Africa’s Early Childhood Education Crisis: Why Less Than 4-in-10 Children Enter School Ready to Learn

Sub-Saharan Africa has the world’s lowest pre-primary enrolment rate. Ghana has shown what universal access looks like. Rwanda has shown that outcomes-based financing can move the needle. Neither model has spread fast enough — and now USAID is gone.

March 2026

Africa’s learning poverty crisis — the fact that 89 per cent of sub-Saharan African children cannot read a simple text by age 10 — has attracted significant policy attention since the World Bank made it a headline metric. What has received far less scrutiny is the crisis one step upstream: sub-Saharan Africa sends the largest share of its children into primary school without any organised learning preparation whatsoever. The pre-primary enrolment gap is not a consequence of the learning poverty crisis. It is, in substantial measure, its cause.

UNESCO Institute for Statistics data and UNICEF MICS assessments consistently place sub-Saharan Africa’s attendance rate in organised early childhood education at below 40 per cent for children aged 36 to 59 months — against a global average that has stabilised above 60 per cent and above 80 per cent in East Asia and Latin America. UNICEF’s most recent regional analysis finds that no sub-region within sub-Saharan Africa has closed the gap to the global average. The region lags on every early childhood development metric: pre-primary enrolment, home learning environment quality, and school readiness indicators including early numeracy and pre-literacy skills.

The consequences are not abstract. Children who have not participated in any structured early learning programme arrive at primary school with an 18-to-24-month developmental gap versus their prepared peers, according to World Bank early childhood development assessments. Those gaps compound. By Standard 4 — the grade at which learning poverty is typically measured — children who missed pre-primary education show markedly higher rates of foundational literacy failure. In Tanzania, whose Standard 4 national learning assessment found only 36 per cent of students at minimum literacy proficiency in 2023, EGRA data shows that the weakest performers are overwhelmingly drawn from the two-thirds of children who entered primary school with no pre-primary preparation.

The Sub-Regional Picture

The aggregate figure conceals variation that matters for policy. In West Africa, pre-primary enrolment rates range from below 10 per cent in Mali and Niger to above 40 per cent in Côte d’Ivoire and Senegal, where Francophone early childhood infrastructure — driven partly by French bilateral education cooperation — has created a broader formal ECE sector than in comparable Anglophone systems. In East Africa, Ethiopia and Sudan anchor the bottom of the range at below 5 per cent enrolment, while Kenya, Uganda, and Tanzania cluster between 25 and 35 per cent. Southern Africa presents the continent’s most favourable sub-regional picture, with South Africa, Botswana, and Namibia running pre-primary systems that approach 70 to 80 per cent coverage — though quality and equity within those systems remain significant concerns.

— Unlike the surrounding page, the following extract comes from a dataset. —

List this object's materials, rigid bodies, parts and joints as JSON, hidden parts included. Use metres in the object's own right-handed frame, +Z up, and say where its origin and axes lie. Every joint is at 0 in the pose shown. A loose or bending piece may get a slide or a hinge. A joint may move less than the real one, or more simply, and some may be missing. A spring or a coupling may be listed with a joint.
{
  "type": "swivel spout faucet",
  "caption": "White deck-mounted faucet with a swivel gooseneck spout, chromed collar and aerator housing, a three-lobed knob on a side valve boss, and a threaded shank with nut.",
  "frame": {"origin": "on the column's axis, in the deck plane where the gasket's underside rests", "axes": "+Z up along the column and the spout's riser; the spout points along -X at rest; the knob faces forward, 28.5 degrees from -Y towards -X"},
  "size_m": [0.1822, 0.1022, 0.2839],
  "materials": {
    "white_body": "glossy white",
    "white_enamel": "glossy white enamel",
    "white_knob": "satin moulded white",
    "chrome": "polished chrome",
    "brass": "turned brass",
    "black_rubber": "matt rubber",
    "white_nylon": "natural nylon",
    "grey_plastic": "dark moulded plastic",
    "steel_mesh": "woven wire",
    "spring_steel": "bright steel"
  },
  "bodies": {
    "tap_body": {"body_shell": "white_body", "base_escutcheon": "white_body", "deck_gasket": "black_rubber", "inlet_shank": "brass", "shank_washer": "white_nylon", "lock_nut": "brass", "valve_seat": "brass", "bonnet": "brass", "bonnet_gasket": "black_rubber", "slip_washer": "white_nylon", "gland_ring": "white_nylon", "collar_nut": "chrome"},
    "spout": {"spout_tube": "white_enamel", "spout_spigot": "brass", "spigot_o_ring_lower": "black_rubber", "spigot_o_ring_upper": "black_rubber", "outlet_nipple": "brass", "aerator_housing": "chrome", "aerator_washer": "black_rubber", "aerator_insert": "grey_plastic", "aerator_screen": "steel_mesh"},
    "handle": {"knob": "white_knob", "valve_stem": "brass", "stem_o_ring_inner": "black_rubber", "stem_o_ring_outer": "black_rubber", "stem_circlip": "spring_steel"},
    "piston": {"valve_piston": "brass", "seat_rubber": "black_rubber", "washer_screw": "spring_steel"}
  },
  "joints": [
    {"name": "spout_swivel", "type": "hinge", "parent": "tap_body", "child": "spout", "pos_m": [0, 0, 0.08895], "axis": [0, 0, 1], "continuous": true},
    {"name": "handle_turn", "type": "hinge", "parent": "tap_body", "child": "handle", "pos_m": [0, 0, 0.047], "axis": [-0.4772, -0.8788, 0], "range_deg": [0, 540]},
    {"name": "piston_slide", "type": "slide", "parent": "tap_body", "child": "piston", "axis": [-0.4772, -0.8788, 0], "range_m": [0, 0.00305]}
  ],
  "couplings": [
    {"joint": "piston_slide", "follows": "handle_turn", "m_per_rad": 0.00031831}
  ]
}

“We track the enrolment number because it is countable, but enrolment in ECE is a floor measure, not a quality measure,” said Dr. Hasina Rakotomalala, an early childhood development specialist at the UNESCO Regional Bureau for Education in Africa in Dakar. “What we know is that the majority of children across sub-Saharan Africa are not in any organised learning environment before primary school, and the data on those who are formally enrolled shows highly variable quality. The region’s pre-primary system is thin, inequitable, and underfunded — and we are now adding the shock of the US aid withdrawal on top of a system that was already fragile.”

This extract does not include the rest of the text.